Sono partito da una posizione vantaggiosa, tanti anni di assaggi e attenzione alla qualità in Lavazza.
L’anno scorso ho rinnovato la mia licenza per altri tre anni, superando gli esami di re-calibration.
Lo trovo un percorso molto utile per avere sempre di più un linguaggio comune fra tutti gli attori che compongono questo mondo meraviglioso del caffè, dal farmer al barista.”
Quale caffè secondo lei può raggiungere più facilmente il palato di un italiano legato all’espresso?
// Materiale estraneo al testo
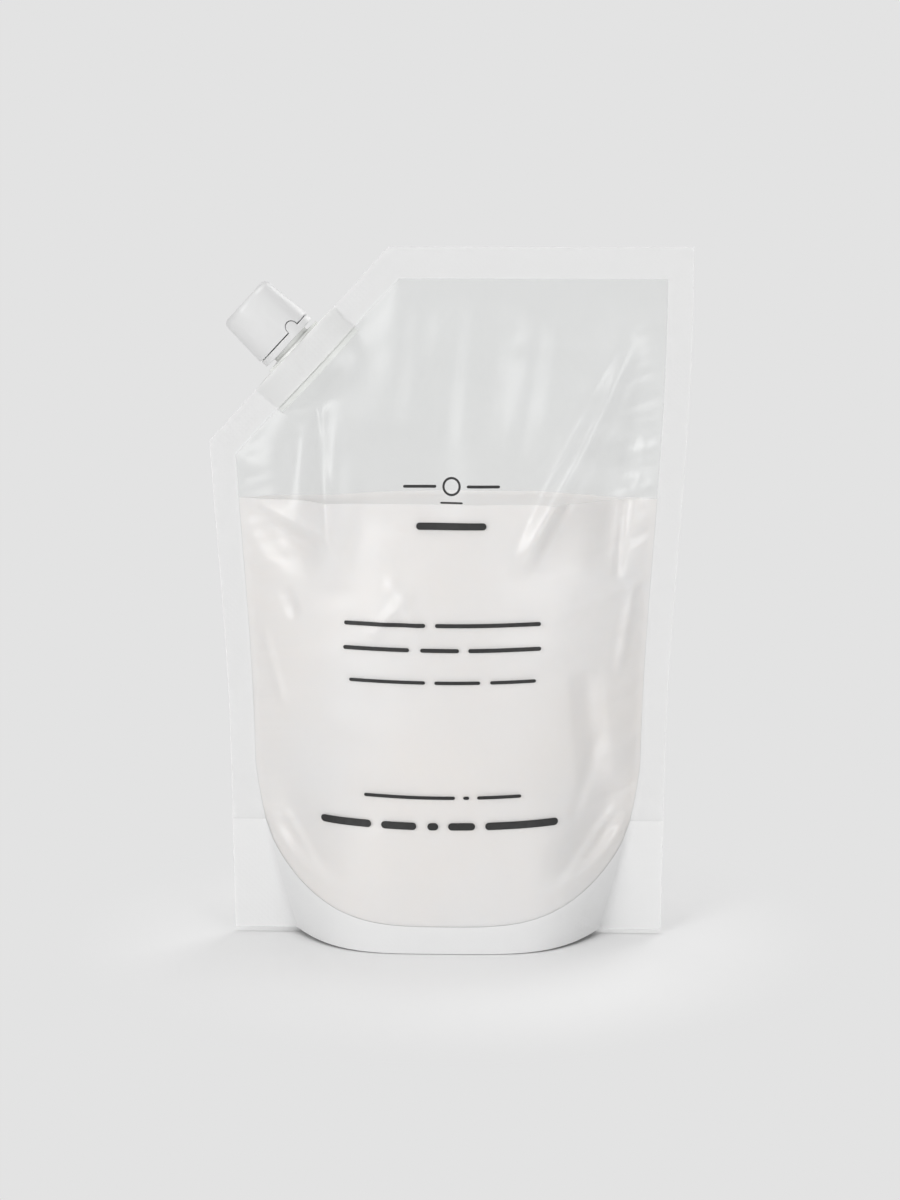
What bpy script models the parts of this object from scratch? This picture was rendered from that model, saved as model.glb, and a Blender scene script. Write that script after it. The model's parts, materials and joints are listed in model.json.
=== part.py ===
"""Stand-up refill pouch of liquid hand soap, with a screw-capped pour spout in its cut corner.

Metres, +Z up, front facing -Y, origin under the middle of the base. Two film panels and a folded
gusset are welded together round their edges. A full pouch bulges, and because film doesn't
stretch, the bulge draws the side welds in.
"""

import math

import bmesh
import bpy
from mathutils import Matrix, Vector

# Pouch, as cut from flat film and as it stands when full
FLAT_WIDTH = 0.155
HEIGHT = 0.224
FILM = 0.00015
SEAM_GAP = 0.00025
SIDE_SEAL = 0.008
TOP_SEAL = 0.010
BELLY_HALF_DEPTH = 0.0257
BELLY_SWELL = 0.0015
BELLY_HEIGHT = 0.052
BASE_SQUARENESS = 2.0

# Gusset: its fold stands this high in the side welds, and its weld dips to a skirt at the middle.
# The flat margin widens from the side weld to a fin at each lower corner, which lifts a little.
GUSSET_HEIGHT = 0.038
SKIRT_HEIGHT = 0.009
GUSSET_ARCH_POWER = 3.2
GUSSET_SAG = 0.0030
GUSSET_CREASE = 0.0015
GUSSET_CREASE_REACH = 0.25
FIN_HEIGHT = 0.058
CORNER_FIN = 0.0205
CORNER_LIFT = 0.0015

# Cut corner: the bulge rises from its weld at this slope
CUT_ACROSS = 0.0590
CUT_DOWN = 0.0617
CUT_SEAL = 0.009
SHOULDER_SLOPE = 0.46
BLEND_POWER = 4

# Fill: how far its surface lies below the top edge, and how near it comes to the film
HEADSPACE = 0.080
SOAP_CLEARANCE = 0.0004
SOAP_REACH = 0.7

# Spout: its place down the slanted edge, and its own sizes along its axis from that edge
SPOUT_PLACE = 0.0439
BOAT_LENGTH = 0.036
BOAT_WIDTH = 0.0135
BOAT_DEPTH = 0.011
BOAT_RIBS = 3
RIB_RELIEF = 0.0005
BOAT_CLEARANCE = 0.0004
BOAT_FADE = 0.020
FLANGE_LENGTH = 0.0218
FLANGE_WIDTH = 0.0154
FLANGE_THICKNESS = 0.0008
BORE_DIAMETER = 0.0105
NECK_WALL = 0.0017
NECK_ROOM = 0.0018
NECK_ROOT = 0.002
NECK_CHAMFER = 0.0004
BEAD_HEIGHT = 0.0008
BEAD_RELIEF = 0.0009

# Band and cap
BAND_FROM = 0.0025
BAND_HEIGHT = 0.0022
BAND_DIAMETER = 0.0208
LIP_HEIGHT = 0.0009
FIT_GAP = 0.0003
TAB_WIDTH = 0.0040
TAB_RISE = 0.0023
TAB_THICKNESS = 0.0010
TAB_TURN = 31.0
CAP_DIAMETER = 0.0214
CAP_TAPER = 0.0010
CAP_WALL = 0.0018
CAP_TOP_WALL = 0.0016
CAP_SHOULDER = 0.0020
CAP_HEIGHT = 0.0168
PLUG_LENGTH = 0.0035
PLUG_WALL = 0.0012
PLUG_CHAMFER = 0.0005

# How finely the shapes are cut
PANEL_COLUMNS = 24
PANEL_ROW = 0.0072
PATCH_CELL = 0.0045
LEAF_ROWS = 4
ARCH_ROWS = 10
ROUND_STEPS = 40
SHOULDER_STEPS = 4
LENS_STEPS = 28
ARCH_STEPS = 10
MERGE = 0.00001
SNAP = 0.0001

# Sizes that follow
LAYER = FILM + SEAM_GAP
BASE_HALF_DEPTH = BELLY_HALF_DEPTH - BELLY_SWELL
BULGE_TOP = HEIGHT - TOP_SEAL
SOAP_LEVEL = HEIGHT - HEADSPACE
CUT_HEIGHT = HEIGHT - CUT_DOWN
PATCH_REACH = BOAT_LENGTH / 2 + PATCH_CELL
PATCH_DEPTH = BOAT_DEPTH + BOAT_FADE
BORE_RADIUS = BORE_DIAMETER / 2
NECK_RADIUS = BORE_RADIUS + NECK_WALL
BEAD_RADIUS = NECK_RADIUS + BEAD_RELIEF
BEAD_FROM = BAND_FROM + LIP_HEIGHT + FIT_GAP
BAND_TOP = BAND_FROM + BAND_HEIGHT
CAP_FROM = BAND_TOP + FIT_GAP
CAP_END = CAP_FROM + CAP_HEIGHT
CAP_CEILING = CAP_END - CAP_TOP_WALL
NECK_TOP = CAP_CEILING - NECK_ROOM
CAP_RADIUS = CAP_DIAMETER / 2

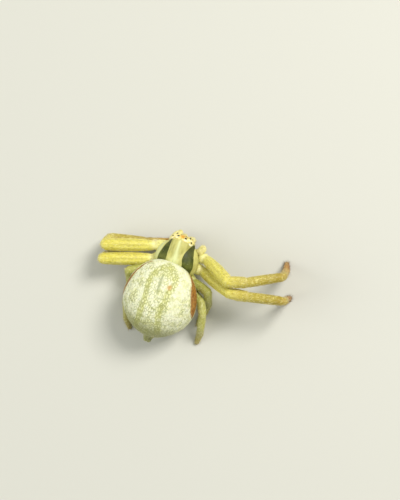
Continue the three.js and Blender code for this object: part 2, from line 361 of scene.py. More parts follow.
def furrows(index, share, angle):
    """1 in the furrows of thigh, knee and shin, 0 between them and at the joints."""
    middle = ((index >= THIGH) & (index <= SHIN)) * np.sin(np.pi * share) ** 0.5
    return middle * (0.5 + 0.5 * np.cos(FURROWS * angle + FURROW_TURN)) ** 2


def brown_edge(index, share, angle, normals):
    """The front edge of a folded leg: along the top of its thigh, and down its shin."""
    thigh = hill(angle, THIGH_EDGE["angle"], THIGH_EDGE["width"]) * (index == THIGH)
    thigh *= ease(0.05, 0.2, share)
    shin = ease(0.5, 0.85, normals @ FRONT_UP) * ((index == KNEE) | (index == SHIN))
    return np.maximum(thigh, shin)


def unrolled(line, index, share, angle):
    """A place for each point as if the leg were straight, for grain that runs along it."""
    lengths = np.linalg.norm(np.diff(line, axis=0), axis=1)
    reached = np.concatenate([[0], np.cumsum(lengths)])
    run = reached[index] + share * lengths[index]
    girth = GRAIN_GIRTH * np.stack([np.cos(angle), np.sin(angle)], axis=1)
    return np.column_stack([GRAIN_STRETCH * run, girth])


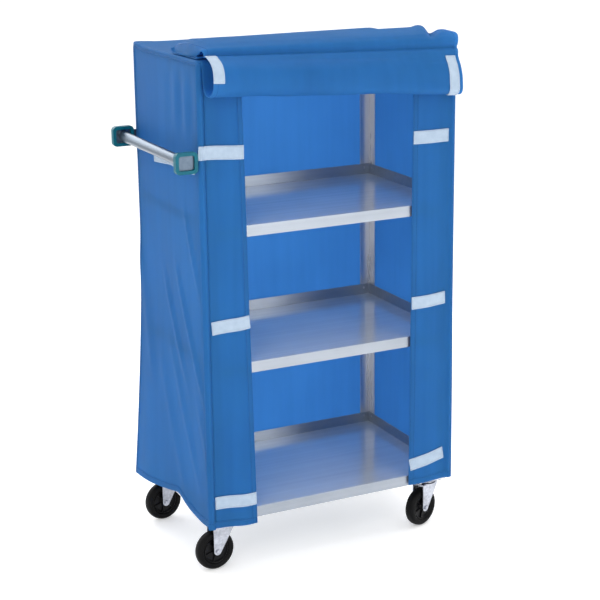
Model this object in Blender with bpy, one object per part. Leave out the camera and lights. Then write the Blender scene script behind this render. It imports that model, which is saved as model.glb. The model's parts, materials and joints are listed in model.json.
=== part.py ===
"""Covered linen trolley: stainless frame, three tray shelves, four swivel casters, push handle, sewn cover.

Metres, +Z up. The origin is the bottom centre of the whole trolley's bounding box. The wide open side
faces -Y and the push handle is on the -X end. Joint axes: each fork turns about the vertical line of its
kingpin, each wheel about its axle, which lies along Y before its caster is turned.
"""
import math

import bmesh
import bpy
from mathutils import Matrix, Vector

# ---- Driving dimensions -------------------------------------------------------------------------
FRAME_WIDTH = 0.820          # outside of the posts, along X
FRAME_DEPTH = 0.510          # outside of the posts, along Y
GAP = 0.0003                 # clearance between touching pieces
SHIFT_X = 0.0345             # frame centre to the centre of the whole bounding box
SHIFT_Y = 0.0439

POST_LEG = 0.038
POST_SHEET = 0.0025
POST_BOTTOM = 0.156
POST_TOP = 1.553

SHELF_SHEET = 0.0015
SHELF_HEIGHTS = {"bottom": 0.190, "middle": 0.656, "upper": 1.073}
SHELF_LIP = 0.034            # front edge turned down
SHELF_LEDGE = 0.035          # rear and side edges turned up
DECK_TURNDOWN = 0.025

CHANNEL_BOTTOM = 0.155
CHANNEL_HALF_WIDTH = 0.044
CHANNEL_SHEET = 0.0025

# Casters
KINGPIN_X = 0.362
KINGPIN_Y = 0.215
TRAIL = 0.028                # axle behind the kingpin
WHEEL_RADIUS = 0.0625
WHEEL_WIDTH = 0.032
CORE_RADIUS = 0.042
PLATE_SIZE = (0.090, 0.066, 0.003)
RACE_RADIUS = 0.031
FORK_SHEET = 0.003
FORK_INSIDE = 0.040          # between the legs
CROWN_RADIUS = 0.033
KINGPIN_RADIUS = 0.006
AXLE_RADIUS = 0.004
BORE_CLEARANCE = 0.0003

# Push handle
HANDLE_X = -0.460
HANDLE_Z = 1.275
BAR_RADIUS = 0.016
BAR_WALL = 0.0015
BRACKET_SHEET = 0.003
BUMPER_SIZE = (0.068, 0.062)
BUMPER_RIM = 0.010
BUMPER_DEPTH = 0.018
BUMPER_CORNER = 0.012
TANG_HALF_HEIGHT = 0.018
TANG_END_X = -0.376

# Cover
COVER_CLEARANCE = 0.004
CLOTH = 0.003
HEM_HEIGHT = 0.150
DOORWAY_HALF_WIDTH = 0.272
STRIP_SHEET = 0.0015
STRIP_HEIGHT = 0.040
STRIP_LEVELS = {"upper": 1.290, "middle": 0.774, "lower": 0.232}
STRIP_INSET_RIGHT = 0.010
ROLL_LEFT = -0.410
ROLL_RIGHT = 0.425
ROLL_SAG = 0.045             # the hanging bulge is this much lower at its right end
ROLL_TOP_SAG = 0.010         # and the crest of the fold on top this much
ROLL_REST_Z = 1.566          # the fold lies on the cover's top at this height
ROLL_CREST_Z = 1.608
ROLL_FOLD_CORNER = (-0.252, 1.5655)      # the fold's lower front corner, just over the cover's top
ROLL_BULGE_CORNER = (-0.2655, 1.563)     # the bulge's upper rear corner, just in front of the cover
ROLL_STEPS = 3               # curve points per control point along its outline
STRAPS = {"left": (-0.374, 9), "right": (0.386, 18)}    # centre, and its length in curve points

CORNERS = {"front_left": (-1, -1), "front_right": (1, -1), "rear_left": (-1, 1), "rear_right": (1, 1)}
CASTER_TURN = {"front_left": 5, "front_right": 20, "rear_left": 8, "rear_right": 12}    # degrees at rest

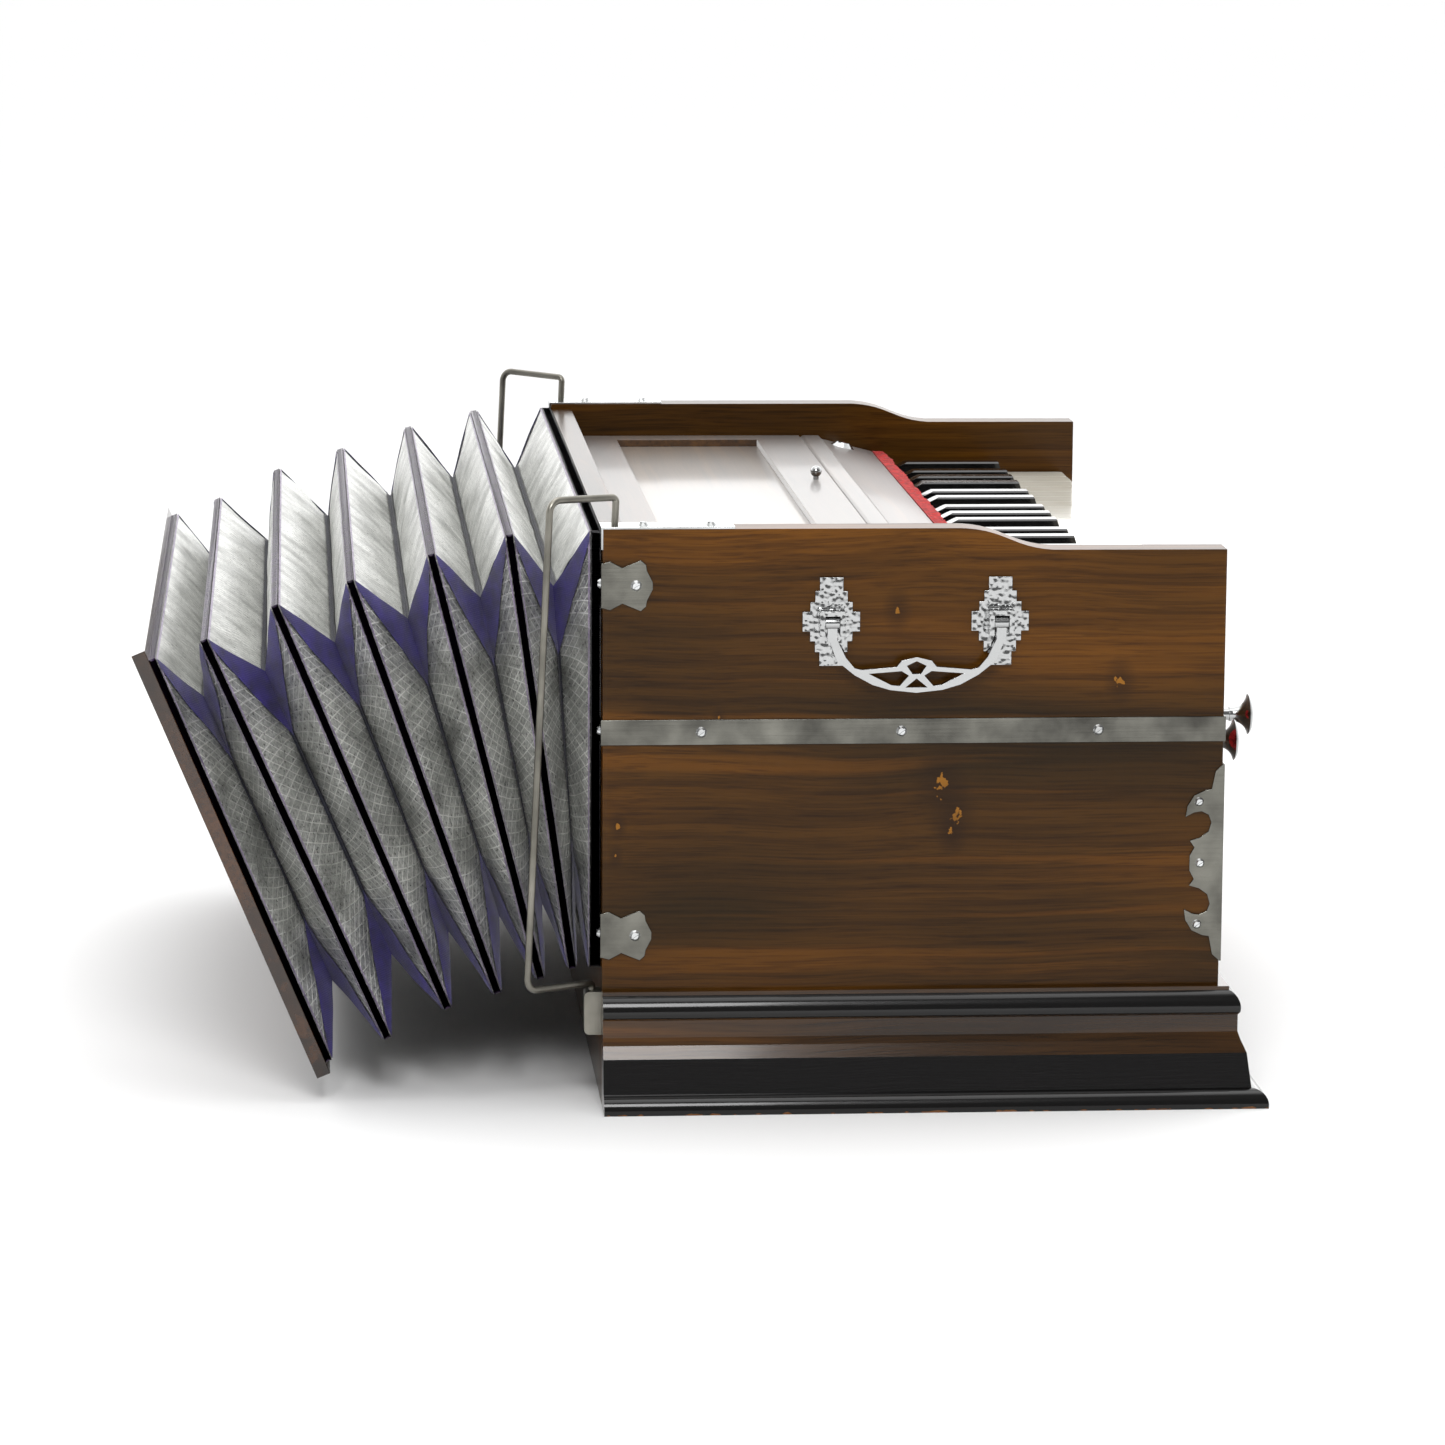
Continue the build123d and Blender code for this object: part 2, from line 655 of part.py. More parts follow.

“In Italia, i caffè Brasiliani, Arabica naturali, sono da sempre l’ingrediente principe delle miscele al bar. Gli aromi di frutta a guscio, di cioccolato e cacao sono molto apprezzati, perciò il nostro Cafunè, 100% Brasile, potrebbe essere un favorito.
Nei blend, il Cocoa Rebel, con il Robusta lavato di Giava potrebbe essere l’ideale per un ristretto o per super cappuccini all’Italiana.
In generale, tutti i caffè di Coffee Designers 1895 by Lavazza sono bilanciati, molto dolci e con un acidità fine e mai aggressiva.
Non voglio per forza raccontare che devono piacere tutti, ma dai primi riscontri ci siamo resi conto che soprattutto i blend sono apprezzati quasi in egual misura.
Quale è il suo caffè preferito?
Sono affezionato ad Opera Prima in particolare. Poi, siccome bevo spesso caffè filtro, il Kilele.
Era il momento finalmente, che un grande marchio approdasse ad una collezione completa di specialty?
“Sì, credo fosse necessario. In Italia molti piccoli artigiani stavano lavorando a colmare un gap che si era creato rispetto a molti altri paesi, nel mondo del caffè.
Lavazza stava seguendo già da tempo il fenomeno e ha deciso di interpretarlo mettendo tutta la sua esperienza.
L’attenzione a questo mondo è importantissima perché da maggiore dignità ad un prodotto e a tutto il settore, a cominciare dalle comunità nei paesi di origine che vivono sulla coltivazione del caffè.”
Quando si parla, si discute di un caffè eccezionale, si sta parlando di famiglie, comunità.
Che cosa vede nel futuro di Lavazza in termini di offerta?
Proseguiremo, ogni 4 mesi circa, a proporre caffè nuovi, per raccontare, in tazza, processi innovativi, comunità, varietà rare.
Racconteremo nuove storie, passando attraverso i sensi e la voglia di ascoltare.